To close the gender gap in STEM fields in the long run, FAT believes we need to invest in entry of girls from disadvantaged backgrounds into STEM education and innovation by challenging the multiple biases that they face. If we uncover and understand the various channels of negative feedback regarding STEM studies that schoolgirls receive, it is possible to counter these stimuli.
 
We started promoting STEM education amongst economically disadvantaged girls in 2013 through a study conducted in five government schools and one private school followed by workshops. The question explored in the study was - What were the reasons for girls from an underprivileged background being dissuaded in choosing STEM courses – especially Science and Maths - within the Indian context? The key findings were that, more often than not, girls are unable to develop an interest or aptitude for STEM owing to various factors—parental pressure to drop out of education or pursue arts, home science and other “feminine” streams, lack of infrastructural support in schools, lack of role models to aspire to in STEM fields, and discouragement from their teachers that de-motivates them from fully exploring STEM subjects. The study also revealed that pressure of household chores and restrictions on mobility limited girls opportunity to explore their potential.
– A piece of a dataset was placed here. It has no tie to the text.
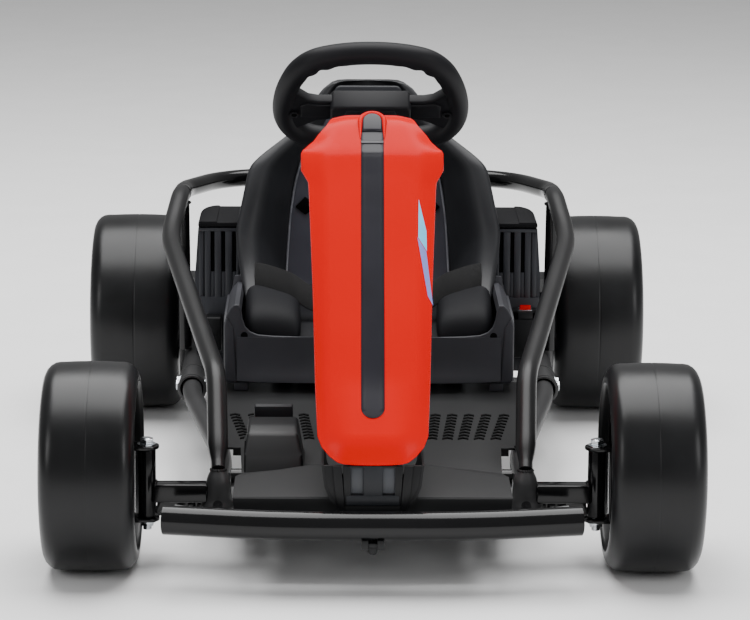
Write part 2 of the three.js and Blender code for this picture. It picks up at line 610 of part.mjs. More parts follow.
// ---------- pedal ----------
function pedals() {
  const shape = (inset) => sidePlate([
    [7 + inset, 105 - inset * 2], [40 + inset, 151 - inset], [60, 157 - inset], [100 - inset, 157 - inset],
    [104 - inset, 105 - inset * 2],
  ], -160, -70).intersect(frontPlate([
    [-150 + inset, 100], [-150 + inset, 124], [-146 + inset, 158], [-88 - inset, 158], [-80 - inset, 124],
    [-80 - inset, 100],
  ], 0, 120));
  const underFloor = joined(
    floorTray.translate([0, 0, gap]), floorTray.translate([0, 0, -3]), box([-170, -20, 80], [-60, 140, 111.5]));
  const earHole = bar([-160, 124, 120], [-80, 124, 120], 3.4, 12);
  const ears = joined(
    box([-152, 100, 111.6], [-147, 132, 127]), box([-89, 100, 111.6], [-84, 132, 127]));
  piece("pedal_housing", without(joined(without(shape(0), shape(3.5)), ears), earHole, underFloor), blackPlastic);
  const pad = sidePlate([[121, 118], [117, 160], [119, 166], [124, 167], [127, 162], [128, 118]], -140.5, -93.5);
  const barrel = bar([-146, 124, 120], [-90, 124, 120], 5.2, 12);
  const pinEnds = bar([-151, 124, 120], [-85, 124, 120], 3, 12);
  piece("throttle_pedal", joined(pad, barrel, pinEnds), blackPlastic);
}

frame();
bumpers();
steering();
knuckles();
wheels();
drive();
bodywork();
seating();
pods();
pedals();

export default new THREE.Group().add(kart);
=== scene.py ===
import math
import bpy
import bmesh
from mathutils import Matrix, Vector


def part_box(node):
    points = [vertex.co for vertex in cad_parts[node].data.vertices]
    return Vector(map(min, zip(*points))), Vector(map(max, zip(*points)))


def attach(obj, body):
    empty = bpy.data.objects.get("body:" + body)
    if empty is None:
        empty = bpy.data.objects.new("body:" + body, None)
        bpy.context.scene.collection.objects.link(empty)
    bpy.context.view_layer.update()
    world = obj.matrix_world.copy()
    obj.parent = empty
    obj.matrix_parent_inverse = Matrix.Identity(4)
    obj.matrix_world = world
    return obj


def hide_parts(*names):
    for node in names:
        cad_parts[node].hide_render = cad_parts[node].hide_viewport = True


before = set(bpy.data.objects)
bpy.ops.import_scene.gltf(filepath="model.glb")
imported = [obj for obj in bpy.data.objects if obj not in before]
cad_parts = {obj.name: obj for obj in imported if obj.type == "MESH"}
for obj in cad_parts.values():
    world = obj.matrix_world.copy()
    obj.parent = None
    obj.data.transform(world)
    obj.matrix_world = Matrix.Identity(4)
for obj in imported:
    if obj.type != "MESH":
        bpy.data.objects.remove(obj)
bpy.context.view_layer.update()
tyreLow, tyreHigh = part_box("front_tyre_left")
axleY = (tyreLow.y + tyreHigh.y) / 2  # pieces are drawn in mm from the front axle line
both = (("left", -1), ("right", 1))
xAxis, yAxis, zAxis = Vector((1, 0, 0)), Vector((0, 1, 0)), Vector((0, 0, 1))


# ---- helpers: shapes are drawn in mm, then placed in metres ----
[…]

Both home and school work hand-in-hand in strengthening the girl’s fear for subjects like science and maths which leads her to believe that these are subjects meant only for boys to study and excel in.
 
Post this study, we started a pilot project called the Jugaad (Innovation) Lab to explore how hands-on STEM learning in a feminist environment can encourage and support girls to pursue STEM education. The Lab has been created as a space for girls to learn about STEM through doing - a place where they can tinker, build, break and rebuild stuff to learn through hands-on work and experimentation - while also understanding the patriarchal structures and systematic discrimination that prevents them from accessing opportunities in STEM and how they can counter such challenges. As of now, 25 girls between the age of 10 to 15 are enrolled in the Lab.